The main objective of this paper is to study and analyze the relationship between unemployment and population growth in Nigeria. Unemployment and population are two solid indicators to a country’s development and growth. According to the economics help organization,  Unemployment can be explained as the number of people or people in the workforce who are willing, able and capable to work but do not have a paid job. Unemployment is mostly used as a tool to measure the health of the economy. The unemployment rate is often used as a measure to unemployment. Population on the other hand is defined according to Michael Todaro as the number of individuals living in a country.
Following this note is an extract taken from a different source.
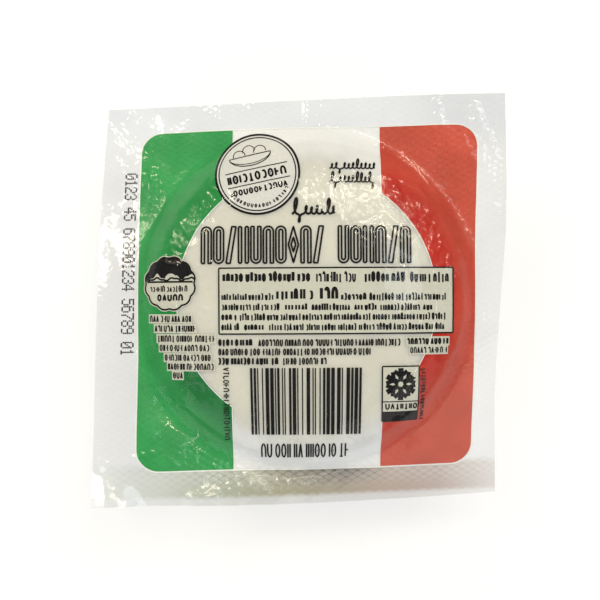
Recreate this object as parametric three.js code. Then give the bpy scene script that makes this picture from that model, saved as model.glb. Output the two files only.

This research aims to analyze the correlation between population and unemployment and how a rise in unemployment affects the growth and development of the country. 

BACKGROUND STUDY

BRIEF HISTORY OF POPULATION GROWTH TREND IN NIGERIA

After the independence in 1960, a successful population census was carried out in Nigeria in 1964, which an estimated population of 55.6 million people was taken into account. Since then, it became obvious that Nigeria’s population was leading to a rapid population growth. In 1991, a population census was held and the country’s population increased to an approximated 88.5 million people. The analysis helped the National Development Planning to gain more insight and enable them to improve and develop more on their policies and planning (Evans, 2011). The UNDP reported in 2007 that the Nigerian population continuously increased at 3% per annum with birth rate of 40 per 1,000 and also a death rate of 15 per 1,000 (Gideon, 2016). It was also estimated that an educated Nigerian woman gives birth to a lesser number of 3 children compared to an average Nigerian woman who gives birth to 6 children in her lifetime (Evans, 2011). From analysis of the past census and reports, it is evident that the population has been rapidly growing at a high rate of 250% from 1964 to present. This makes it problematic to match the population growth rate and development of the country (Evans, 2011).